On peut comprendre des différences de mesures en absolu, le volume des bouffées variant probablement entre cette machine à fumer et celles utilisées par Philip Morris. Mais les taux relatifs comparés des fumées de l’Iqos et de la Lucky Strike mesurées avec une même machine ne devraient pas être faussés. Sur ce point, les raisons des divergences entre les deux parties restent obscures. Elles pourraient provenir des cigarettes utilisées, Lucky Strike Blue Light du côté des chercheurs lausannois contre la cigarette standardisée 3R4F par les tests des cigarettiers. Les suites, si elles peuvent emprunter un cours scientifique, apporteront peut-être des éclaircissements. 

Ce que l’on sait

Ce qui est clair, c’est qu’avec la même machine de test, la toxicologue n’avait pas détecté de HAP et seulement des taux non significatifs de COV, à part de propylène glycol, dans le vapotage – avec et sans nicotine ainsi qu’avec un concentré de cannabis – lors d’une précédente étude sur le « cannavaping » publiée dans Nature en mai 2016. « C’est très simple un e-liquide. Il y a de la glycérine végétale, du propylène glycol, éventuellement de la nicotine et quelques arômes. Aussi la température de chauffe de la résistance est beaucoup plus basse [que la température de l’Iqos] », précise la scientifique lors de son récent interview radio. Et le vapotage ne génère évidemment pas de pyrolyse de composés solides, sauf cas de mésusage, puisqu’on est dans un processus de vaporisation d’un liquide.
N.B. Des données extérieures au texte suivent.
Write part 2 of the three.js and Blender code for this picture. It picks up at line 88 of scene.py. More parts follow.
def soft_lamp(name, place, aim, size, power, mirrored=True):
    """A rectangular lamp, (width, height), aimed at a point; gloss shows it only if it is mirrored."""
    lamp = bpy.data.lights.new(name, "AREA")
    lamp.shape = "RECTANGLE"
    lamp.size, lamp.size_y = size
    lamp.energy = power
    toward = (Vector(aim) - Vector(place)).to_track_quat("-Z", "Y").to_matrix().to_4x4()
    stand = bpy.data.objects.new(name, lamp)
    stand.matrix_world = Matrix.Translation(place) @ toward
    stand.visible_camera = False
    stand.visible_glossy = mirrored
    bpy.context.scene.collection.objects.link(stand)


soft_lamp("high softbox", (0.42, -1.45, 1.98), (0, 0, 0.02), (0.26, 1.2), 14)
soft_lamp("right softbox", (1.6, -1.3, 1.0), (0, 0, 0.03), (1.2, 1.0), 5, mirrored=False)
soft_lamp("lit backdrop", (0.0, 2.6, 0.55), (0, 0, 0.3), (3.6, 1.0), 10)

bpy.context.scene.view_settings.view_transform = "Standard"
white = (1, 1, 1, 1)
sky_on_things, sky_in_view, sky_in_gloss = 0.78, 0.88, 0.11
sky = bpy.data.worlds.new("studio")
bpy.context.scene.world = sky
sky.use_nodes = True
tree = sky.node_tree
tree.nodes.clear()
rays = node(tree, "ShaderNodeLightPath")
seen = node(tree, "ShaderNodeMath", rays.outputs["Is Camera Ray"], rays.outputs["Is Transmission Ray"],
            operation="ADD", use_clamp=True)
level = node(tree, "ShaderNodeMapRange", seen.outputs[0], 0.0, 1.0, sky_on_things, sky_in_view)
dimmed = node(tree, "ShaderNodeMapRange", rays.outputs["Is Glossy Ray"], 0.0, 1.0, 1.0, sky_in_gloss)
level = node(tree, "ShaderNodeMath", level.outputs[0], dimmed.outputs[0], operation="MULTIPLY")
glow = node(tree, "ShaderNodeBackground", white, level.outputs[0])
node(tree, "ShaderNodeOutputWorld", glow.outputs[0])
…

Qui a intérêt à entretenir la confusion entre vapotage et cigarette ?
L’industrie de la confusion
Une autre certitude est apparue au cours de cette petite histoire de tabagisme helvétique. Celle-ci est d’ordre plus politique que physique. C’est l’absence totale de soutien financier à l’étude des chercheurs universitaires lausannois qui ont du travailler bénévolement sur leur temps libre pour la mener. Vérifié auprès de plusieurs sources, nous pouvons certifier le refus catégorique d’accorder quelconque aide de la part du Fond de prévention du tabagisme (FPT), pourtant mandaté à promouvoir la recherche sur les deniers récoltés (de l’ordre de 14 millions Fs par an) grâce aux ventes de tabac.
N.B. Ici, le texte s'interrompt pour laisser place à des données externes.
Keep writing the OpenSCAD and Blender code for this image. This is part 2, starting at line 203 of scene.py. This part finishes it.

En septembre dernier, la prise de position de la Commission fédérale de prévention du tabagisme (CFPT) ahurissante d’incompétence et de feignantise à l’encontre du vapotage avait déjà fait siennes les revendications du cigarettier lausannois pour une taxe anti-vapoteurs et pour imposer une censure totale au monde médical sur le sujet de la réduction des méfaits par la vape comparée au tabagisme. Philip Morris a fait de la Suisse un de ses vaisseaux amiraux, avec le Japon où la vape nicotinée est également interdite de vente par les autorités, dans sa stratégie de contre-vapotage. Flagship (vaisseau amiral), c’est d’ailleurs le nom que souhaite donné la multinationale à son futur Iqos center au Flon à Lausanne.

Cette reconquista est nécessaire à Philip Morris face à la chute de ses ventes, notamment au Royaume-Uni et aux Etats-Unis, depuis 2011 sous l’impact du vapotage. Alors que le cauchemar de l’instant Kodak hante Philip Morris, le label marketing smokeless (sans fumée) de l’Iqos est une arme commerciale et un moyen d’être adoubé par la Food and Drug Administration (FDA) américaine. Tandis que sa réglementation va exclure la quasi totalité des produits de vape indépendants aux Etats-Unis (si la réglementation reste en l’état). L’enjeu dépasse donc le seul tabagisme suisse.

Doute fédéral

Ce refus de la part de la CFPT de délivrer les moyens financiers à une étude indépendante sur l’Iqos est un nouvel épisode de l’attitude pour le moins étrange des autorités sanitaires helvétiques. Elle jette une fois encore le trouble sur les véritables motivations des organismes fédéraux. Des agissements sur lesquels les Jeunes Verts, vue leur proximité avec certains personnages clefs, auraient peut-être pu nous éclairer dans leur communiqué? Doit-on encore s’étonner de la duplicité d’autorités ayant interdit la vente des liquides de vapotage nicotinés tout en laissant en vente libre, même aux gosses dans certains cantons, des cigarettes de toutes sortes? De quoi semer le doute et entretenir la confusion dans le public au lieu de l’informer clairement sur le moyen au risque drastiquement réduit du vapotage pour sortir et éviter le tabagisme.